*WRITTEN EXERCISE:* Every entry needs to be reproduced exactly.

*DATA LISTING:*
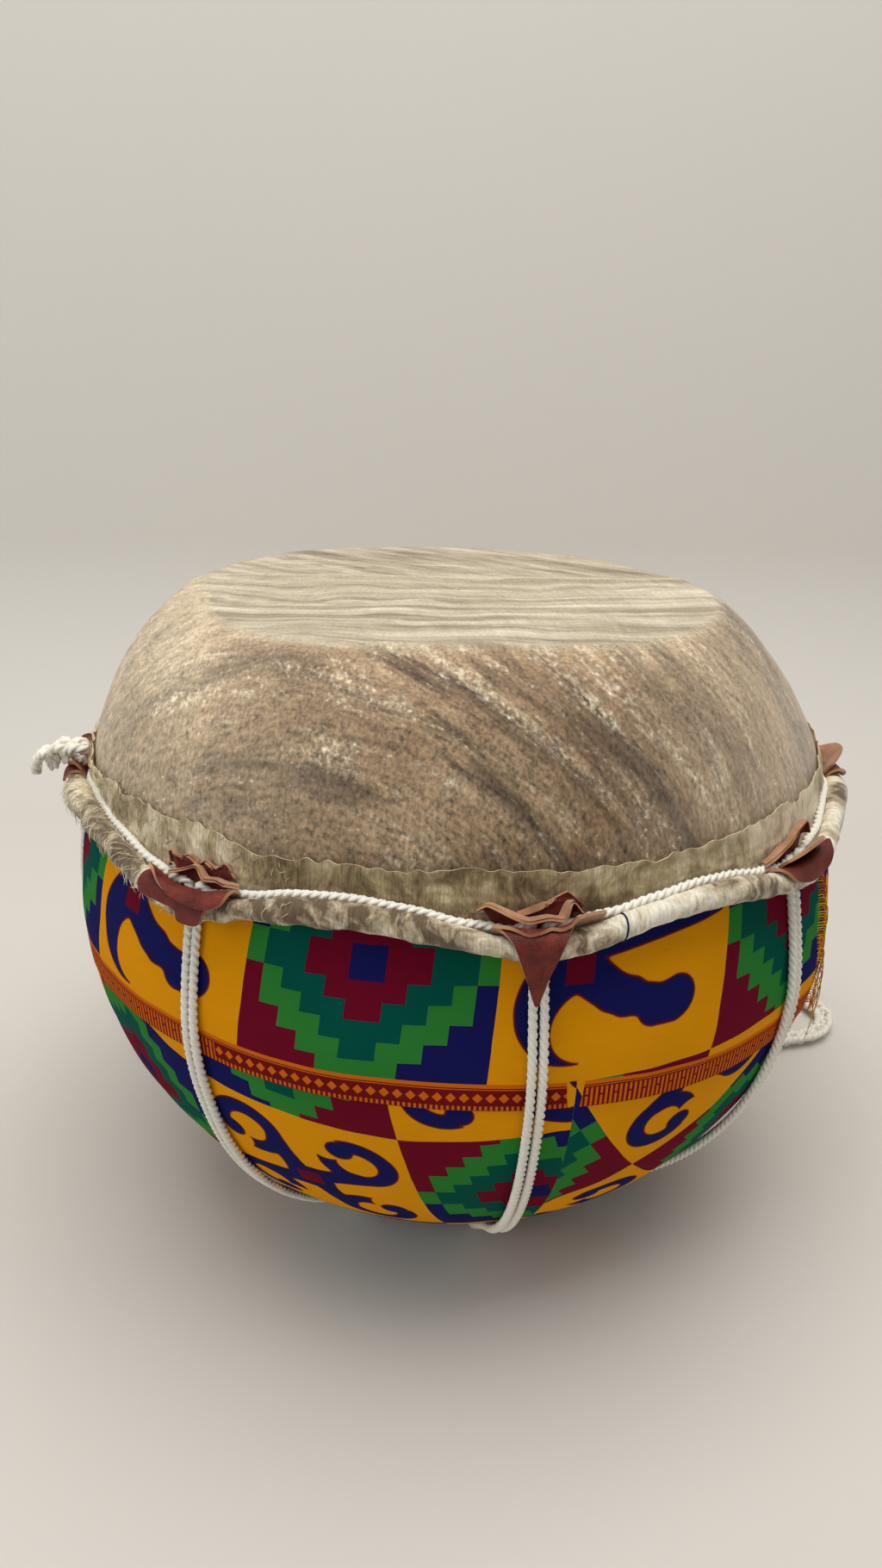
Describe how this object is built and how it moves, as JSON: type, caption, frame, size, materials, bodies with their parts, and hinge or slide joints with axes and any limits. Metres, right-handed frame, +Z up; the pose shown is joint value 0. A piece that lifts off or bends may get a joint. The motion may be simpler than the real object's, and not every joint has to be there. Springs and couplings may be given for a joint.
{
  "type": "gourd kettle drum",
  "caption": "Laced kettle drum: a calabash bowl dressed in printed cloth, with a hide head on a rolled hoop, tension rope pairs and leather washers.",
  "frame": {"origin": "centre of the flat that the bowl stands on, at floor height", "axes": "+Z up through the middle of the playing surface, -Y the front as pictured, +X to its right"},
  "size_m": [0.5283, 0.4368, 0.348],
  "materials": {
    "calabash": "satin",
    "printed_cloth": "matte",
    "cane": "satin",
    "hide": "matte",
    "thread": "matte",
    "red_leather": "satin",
    "cotton_rope": "matte",
    "iron_ring": "matte"
  },
  "bodies": {
    "root": {"gourd_shell": "calabash", "cloth_lower": "printed_cloth", "cloth_upper": "printed_cloth", "hoop_rod": "cane", "hide": "hide", "hoop_stitch": "thread", "leather_washer_1": "red_leather", "leather_washer_2": "red_leather", "leather_washer_3": "red_leather", "leather_washer_4": "red_leather", "leather_washer_5": "red_leather", "leather_washer_6": "red_leather", "leather_washer_7": "red_leather", "leather_washer_8": "red_leather", "lacing_rope": "cotton_rope", "base_ring": "iron_ring", "knot_bundle": "cotton_rope", "tail_chain": "cotton_rope"}
  },
  "joints": []
}
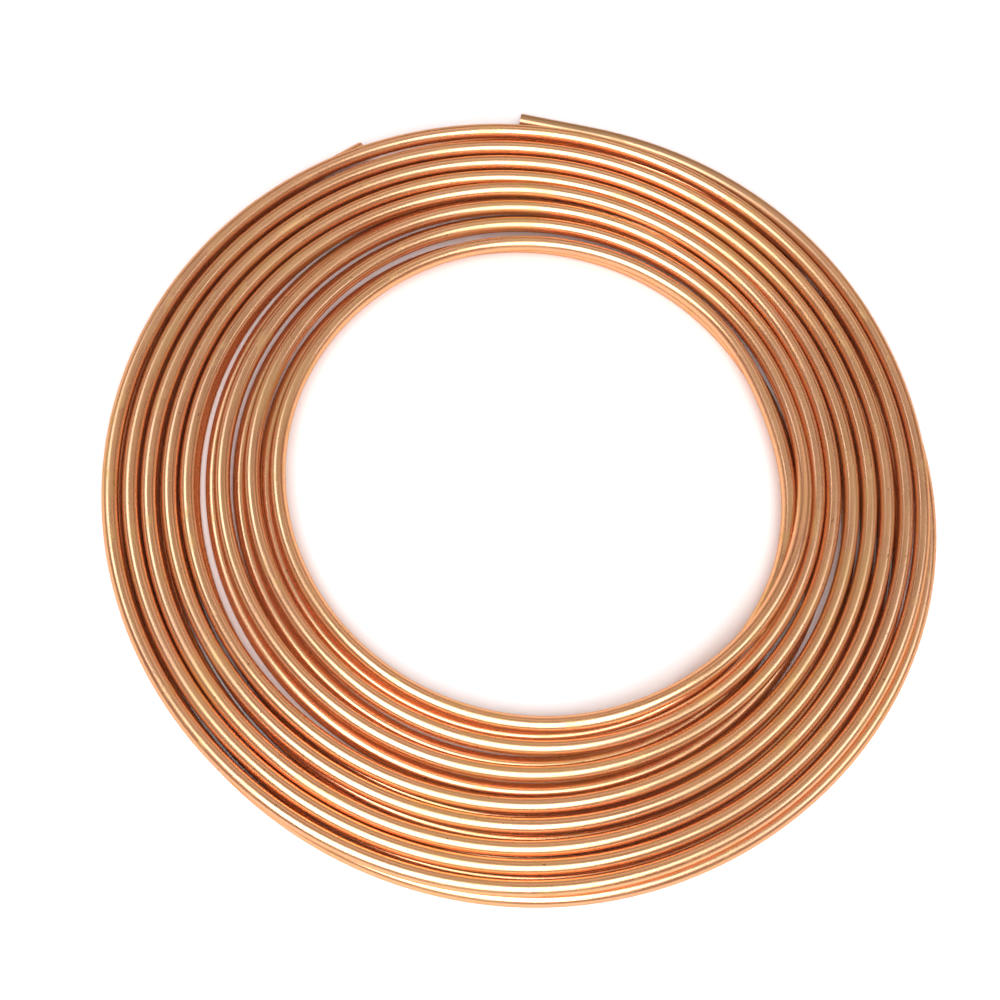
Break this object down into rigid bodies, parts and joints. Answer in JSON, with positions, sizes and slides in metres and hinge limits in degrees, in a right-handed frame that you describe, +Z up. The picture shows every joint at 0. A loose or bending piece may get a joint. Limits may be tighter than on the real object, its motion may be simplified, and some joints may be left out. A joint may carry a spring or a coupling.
{
  "type": "immersion wort chiller coil",
  "caption": "Two-layer flat spiral coil of bare soft copper tube with two open square-cut ends, for cooling hot liquid with water that runs through it.",
  "frame": {"origin": "middle of the coil's footprint, on the surface it lies on", "axes": "+Z up, across the two layers; +X and +Y in the plane of the coil, with the upper end of the tube at the +Y edge pointing to -X"},
  "size_m": [0.5088, 0.5102, 0.0289],
  "materials": {
    "copper": "bright drawn soft copper with light tarnish"
  },
  "bodies": {
    "root": {"upper_tip": "copper", "upper_turn_1": "copper", "upper_turn_2": "copper", "upper_turn_3": "copper", "upper_turn_4": "copper", "upper_turn_5": "copper", "upper_turn_6": "copper", "upper_turn_7": "copper", "upper_turn_8": "copper", "crossover": "copper", "lower_turn_1": "copper", "lower_turn_2": "copper", "lower_turn_3": "copper", "lower_turn_4": "copper", "lower_turn_5": "copper", "lower_turn_6": "copper", "lower_turn_7": "copper", "lower_tip": "copper"}
  },
  "joints": []
}
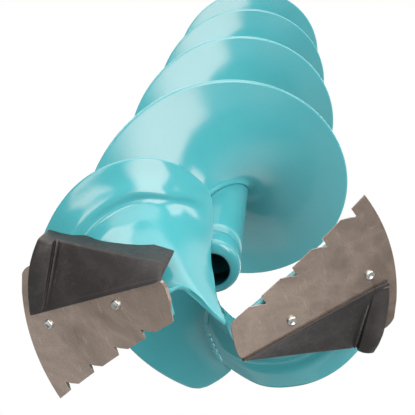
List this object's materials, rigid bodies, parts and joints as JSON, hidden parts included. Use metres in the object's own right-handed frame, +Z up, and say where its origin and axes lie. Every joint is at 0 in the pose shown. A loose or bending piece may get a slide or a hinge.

*RESULT FOR THIS EXERCISE:*
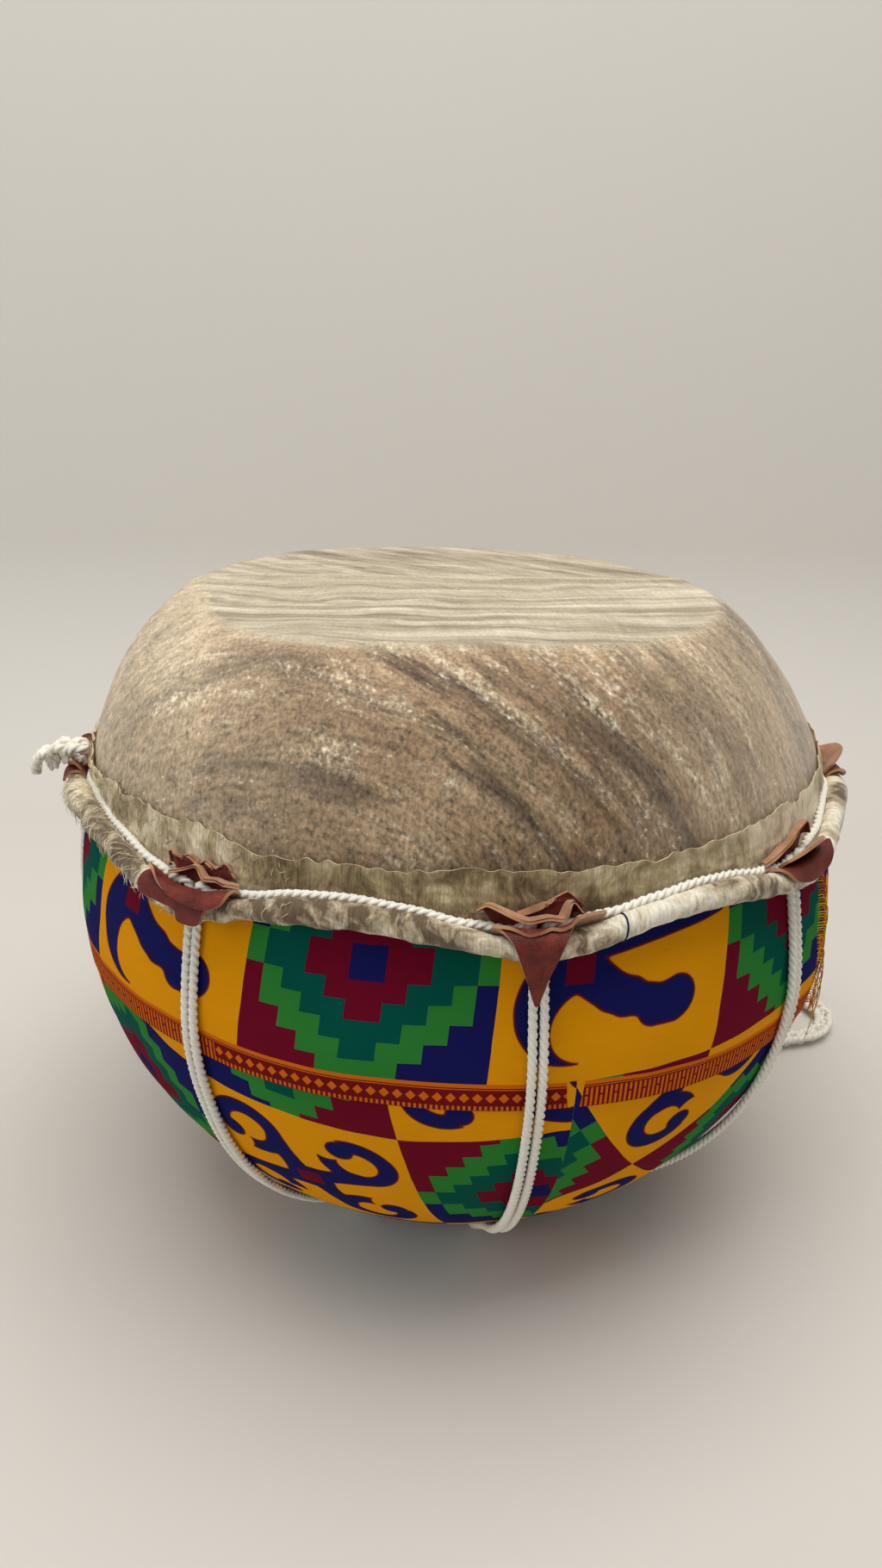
Describe how this object is built and how it moves, as JSON: type, caption, frame, size, materials, bodies with their parts, and hinge or slide joints with axes and any limits. Metres, right-handed frame, +Z up; the pose shown is joint value 0. A piece that lifts off or bends may get a joint. The motion may be simpler than the real object's, and not every joint has to be there. Springs and couplings may be given for a joint.
{
  "type": "gourd kettle drum",
  "caption": "Laced kettle drum: a calabash bowl dressed in printed cloth, with a hide head on a rolled hoop, tension rope pairs and leather washers.",
  "frame": {"origin": "centre of the flat that the bowl stands on, at floor height", "axes": "+Z up through the middle of the playing surface, -Y the front as pictured, +X to its right"},
  "size_m": [0.5283, 0.4368, 0.348],
  "materials": {
    "calabash": "satin",
    "printed_cloth": "matte",
    "cane": "satin",
    "hide": "matte",
    "thread": "matte",
    "red_leather": "satin",
    "cotton_rope": "matte",
    "iron_ring": "matte"
  },
  "bodies": {
    "root": {"gourd_shell": "calabash", "cloth_lower": "printed_cloth", "cloth_upper": "printed_cloth", "hoop_rod": "cane", "hide": "hide", "hoop_stitch": "thread", "leather_washer_1": "red_leather", "leather_washer_2": "red_leather", "leather_washer_3": "red_leather", "leather_washer_4": "red_leather", "leather_washer_5": "red_leather", "leather_washer_6": "red_leather", "leather_washer_7": "red_leather", "leather_washer_8": "red_leather", "lacing_rope": "cotton_rope", "base_ring": "iron_ring", "knot_bundle": "cotton_rope", "tail_chain": "cotton_rope"}
  },
  "joints": []
}
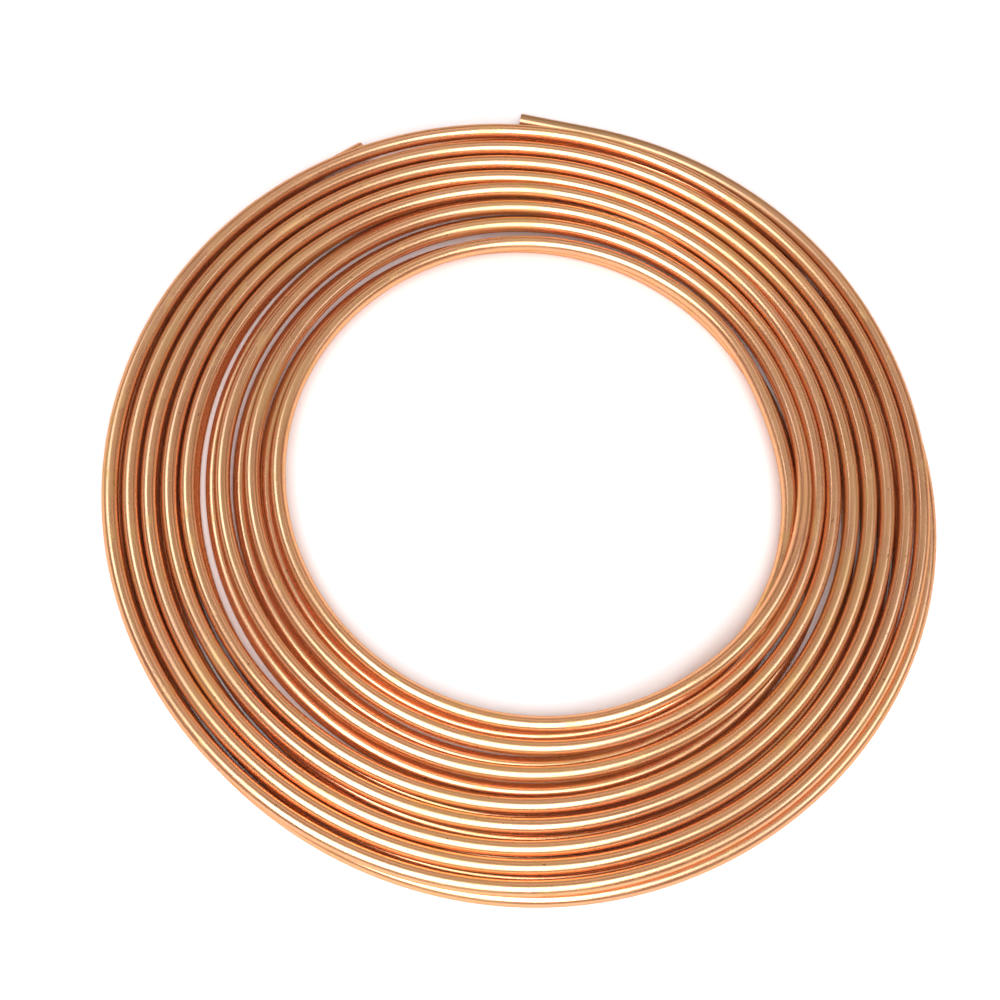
Break this object down into rigid bodies, parts and joints. Answer in JSON, with positions, sizes and slides in metres and hinge limits in degrees, in a right-handed frame that you describe, +Z up. The picture shows every joint at 0. A loose or bending piece may get a joint. Limits may be tighter than on the real object, its motion may be simplified, and some joints may be left out. A joint may carry a spring or a coupling.
{
  "type": "immersion wort chiller coil",
  "caption": "Two-layer flat spiral coil of bare soft copper tube with two open square-cut ends, for cooling hot liquid with water that runs through it.",
  "frame": {"origin": "middle of the coil's footprint, on the surface it lies on", "axes": "+Z up, across the two layers; +X and +Y in the plane of the coil, with the upper end of the tube at the +Y edge pointing to -X"},
  "size_m": [0.5088, 0.5102, 0.0289],
  "materials": {
    "copper": "bright drawn soft copper with light tarnish"
  },
  "bodies": {
    "root": {"upper_tip": "copper", "upper_turn_1": "copper", "upper_turn_2": "copper", "upper_turn_3": "copper", "upper_turn_4": "copper", "upper_turn_5": "copper", "upper_turn_6": "copper", "upper_turn_7": "copper", "upper_turn_8": "copper", "crossover": "copper", "lower_turn_1": "copper", "lower_turn_2": "copper", "lower_turn_3": "copper", "lower_turn_4": "copper", "lower_turn_5": "copper", "lower_turn_6": "copper", "lower_turn_7": "copper", "lower_tip": "copper"}
  },
  "joints": []
}
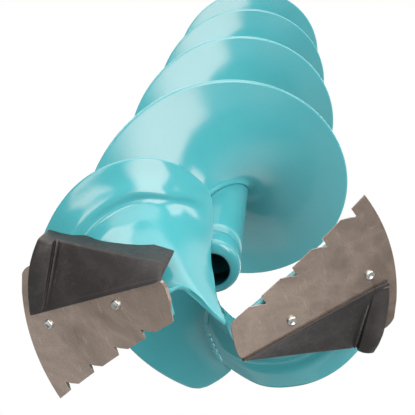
List this object's materials, rigid bodies, parts and joints as JSON, hidden parts included. Use metres in the object's own right-handed frame, +Z up, and say where its origin and axes lie. Every joint is at 0 in the pose shown. A loose or bending piece may get a slide or a hinge.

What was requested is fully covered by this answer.